**Data extract:**

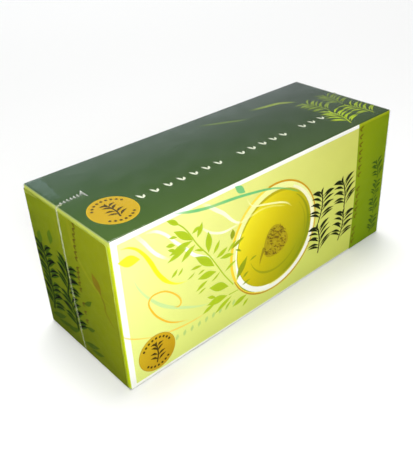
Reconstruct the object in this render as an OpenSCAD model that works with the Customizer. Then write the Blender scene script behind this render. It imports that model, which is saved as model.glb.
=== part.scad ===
// Tea carton in a tight skin of clear shrink film.
//
// A long folding carton of coated board, glued shut at both ends, where the outer flap
// lies on the end and stops short of the top and front creases. The film follows the
// carton all round. Its heat seal runs up each end as a thin bead and wraps over the top
// crease, and at the left end it runs out along the top as a crinkled tail.
//
// +X runs along the carton, -Y is the front panel and +Z is up. The origin is at the
// centre of the base. All sizes are in millimetres.

/* [Carton] */
// Length of the carton, end to end
carton_l = 175; // [110:1:260]
// Depth of the carton, front panel to back panel
carton_d = 65; // [45:1:110]
// Height of the carton
carton_h = 75; // [45:1:120]
// Outside radius of the folded creases
crease_r = 0.8; // [0.4:0.1:1.6]

/* [End flaps] */
// Thickness of the board, which is the step at the outer flap's cut edges
board_t = 0.45; // [0.3:0.05:0.8]
// Bare strip between the top crease and the outer flap
flap_top_gap = 2.2; // [1.8:0.1:8]
// Bare strip between the front crease and the outer flap
flap_front_gap = 2.2; // [1.8:0.1:8]
// Radius of the outer flap's free corner
flap_corner_r = 1.2; // [0.5:0.1:6]

/* [Film] */
// Thickness of the shrink film
film_t = 0.06; // [0.04:0.01:0.12]
// Width of the seam bead
seam_w = 1.2; // [0.8:0.1:2.5]
// Height of the seam bead above the film
seam_h = 0.3; // [0.15:0.05:0.6]
// Seam's place at the base, from the middle of the end towards the back
seam_base_y = 2.2; // [-10:0.1:10]
// Seam's place at the top crease, from the middle of the end towards the back
seam_top_y = 4.2; // [-10:0.1:10]
// Length of the seam on the top panel, past the crease
seam_wrap = 1.5; // [0.5:0.1:5]

/* [Crinkled tail] */
// Length of the tail along the top panel
tail_l = 14; // [6:0.5:25]
// Height of the tail's tallest teeth above the top panel
tail_h = 1.8; // [0.8:0.1:3]
// Thickness of the crumpled film in the tail
tail_t = 0.35; // [0.2:0.05:0.6]
// Number of teeth along the tail
tail_teeth = 8; // [4:1:12]
// Sideways swing of the crinkles
tail_wave = 0.45; // [0.2:0.05:1]
// Turn of the tail away from the carton's length, towards the back
tail_turn = 20; // [-30:1:30]

/* [Hidden] */
$fn = 48;
// The carton stands on the film, whose underside is at z = 0
carton_mid_z = film_t + carton_h / 2;
// The outer flap's sheet reaches this far in, past the crease that it folds round
flap_root = 2 * crease_r;
// Along the tail: the length of one tooth, the share of it that rises, and how much
// lower the last tooth is than the first
tooth_l = tail_l / tail_teeth;
tooth_rise = 0.6;
tail_fall = 0.45;
// The tail's foot between two teeth, as a share of its height
tooth_foot = 0.4;

// Rectangle with round corners, centred
module rounded_rect(w, h, r) {
    square([w - 2 * r, h], center = true);
    square([w, h - 2 * r], center = true);
    for (sx = [-1, 1], sy = [-1, 1])
        translate([sx * (w / 2 - r), sy * (h / 2 - r)])
            circle(r);
}

// Box with all twelve edges rounded, centred
module creased_box(l, d, h, r) {
    intersection() {
        linear_extrude(h, center = true)
            rounded_rect(l, d, r);
        rotate([90, 0, 0])
            linear_extrude(d, center = true)
                rounded_rect(l, h, r);
        rotate([90, 0, 90])
            linear_extrude(l, center = true)
                rounded_rect(d, h, r);
    }
}

// The carton's outside, grown by g on every side
module carton_envelope(g) {
    creased_box(carton_l + 2 * g, carton_d + 2 * g, carton_h + 2 * g, crease_r + g);
}

// Outline of the outer end flap, with x as the carton's y and y as its z.
// It is hinged at the base and lies flush with the back.
module flap_outline() {
    w = carton_d - flap_front_gap;
    h = carton_h - flap_top_gap;
    translate([-carton_d / 2 + flap_front_gap, -carton_h / 2]) {
        translate([flap_corner_r, 0])
            square([w - flap_corner_r, h]);
        square([w, h - flap_corner_r]);
        translate([flap_corner_r, h - flap_corner_r])
            circle(flap_corner_r);
    }
}

// Outer flap of the right end
module end_flap() {
    intersection() {
        carton_envelope(0);
        translate([carton_l / 2 - flap_root, 0, 0])
            rotate([90, 0, 90])
                linear_extrude(flap_root + 1)
                    flap_outline();
    }
}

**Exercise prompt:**
Print all the data exactly.

**Answer:**
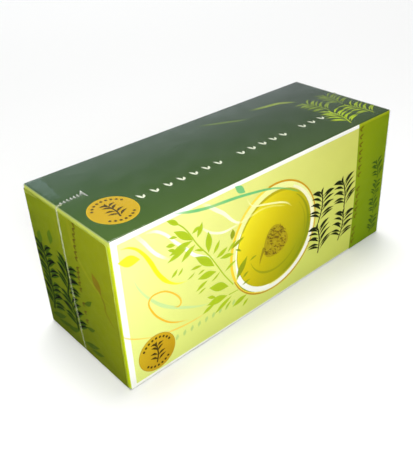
Reconstruct the object in this render as an OpenSCAD model that works with the Customizer. Then write the Blender scene script behind this render. It imports that model, which is saved as model.glb.
=== part.scad ===
// Tea carton in a tight skin of clear shrink film.
//
// A long folding carton of coated board, glued shut at both ends, where the outer flap
// lies on the end and stops short of the top and front creases. The film follows the
// carton all round. Its heat seal runs up each end as a thin bead and wraps over the top
// crease, and at the left end it runs out along the top as a crinkled tail.
//
// +X runs along the carton, -Y is the front panel and +Z is up. The origin is at the
// centre of the base. All sizes are in millimetres.

/* [Carton] */
// Length of the carton, end to end
carton_l = 175; // [110:1:260]
// Depth of the carton, front panel to back panel
carton_d = 65; // [45:1:110]
// Height of the carton
carton_h = 75; // [45:1:120]
// Outside radius of the folded creases
crease_r = 0.8; // [0.4:0.1:1.6]

/* [End flaps] */
// Thickness of the board, which is the step at the outer flap's cut edges
board_t = 0.45; // [0.3:0.05:0.8]
// Bare strip between the top crease and the outer flap
flap_top_gap = 2.2; // [1.8:0.1:8]
// Bare strip between the front crease and the outer flap
flap_front_gap = 2.2; // [1.8:0.1:8]
// Radius of the outer flap's free corner
flap_corner_r = 1.2; // [0.5:0.1:6]

/* [Film] */
// Thickness of the shrink film
film_t = 0.06; // [0.04:0.01:0.12]
// Width of the seam bead
seam_w = 1.2; // [0.8:0.1:2.5]
// Height of the seam bead above the film
seam_h = 0.3; // [0.15:0.05:0.6]
// Seam's place at the base, from the middle of the end towards the back
seam_base_y = 2.2; // [-10:0.1:10]
// Seam's place at the top crease, from the middle of the end towards the back
seam_top_y = 4.2; // [-10:0.1:10]
// Length of the seam on the top panel, past the crease
seam_wrap = 1.5; // [0.5:0.1:5]

/* [Crinkled tail] */
// Length of the tail along the top panel
tail_l = 14; // [6:0.5:25]
// Height of the tail's tallest teeth above the top panel
tail_h = 1.8; // [0.8:0.1:3]
// Thickness of the crumpled film in the tail
tail_t = 0.35; // [0.2:0.05:0.6]
// Number of teeth along the tail
tail_teeth = 8; // [4:1:12]
// Sideways swing of the crinkles
tail_wave = 0.45; // [0.2:0.05:1]
// Turn of the tail away from the carton's length, towards the back
tail_turn = 20; // [-30:1:30]

/* [Hidden] */
$fn = 48;
// The carton stands on the film, whose underside is at z = 0
carton_mid_z = film_t + carton_h / 2;
// The outer flap's sheet reaches this far in, past the crease that it folds round
flap_root = 2 * crease_r;
// Along the tail: the length of one tooth, the share of it that rises, and how much
// lower the last tooth is than the first
tooth_l = tail_l / tail_teeth;
tooth_rise = 0.6;
tail_fall = 0.45;
// The tail's foot between two teeth, as a share of its height
tooth_foot = 0.4;

// Rectangle with round corners, centred
module rounded_rect(w, h, r) {
    square([w - 2 * r, h], center = true);
    square([w, h - 2 * r], center = true);
    for (sx = [-1, 1], sy = [-1, 1])
        translate([sx * (w / 2 - r), sy * (h / 2 - r)])
            circle(r);
}

// Box with all twelve edges rounded, centred
module creased_box(l, d, h, r) {
    intersection() {
        linear_extrude(h, center = true)
            rounded_rect(l, d, r);
        rotate([90, 0, 0])
            linear_extrude(d, center = true)
                rounded_rect(l, h, r);
        rotate([90, 0, 90])
            linear_extrude(l, center = true)
                rounded_rect(d, h, r);
    }
}

// The carton's outside, grown by g on every side
module carton_envelope(g) {
    creased_box(carton_l + 2 * g, carton_d + 2 * g, carton_h + 2 * g, crease_r + g);
}

// Outline of the outer end flap, with x as the carton's y and y as its z.
// It is hinged at the base and lies flush with the back.
module flap_outline() {
    w = carton_d - flap_front_gap;
    h = carton_h - flap_top_gap;
    translate([-carton_d / 2 + flap_front_gap, -carton_h / 2]) {
        translate([flap_corner_r, 0])
            square([w - flap_corner_r, h]);
        square([w, h - flap_corner_r]);
        translate([flap_corner_r, h - flap_corner_r])
            circle(flap_corner_r);
    }
}

// Outer flap of the right end
module end_flap() {
    intersection() {
        carton_envelope(0);
        translate([carton_l / 2 - flap_root, 0, 0])
            rotate([90, 0, 90])
                linear_extrude(flap_root + 1)
                    flap_outline();
    }
}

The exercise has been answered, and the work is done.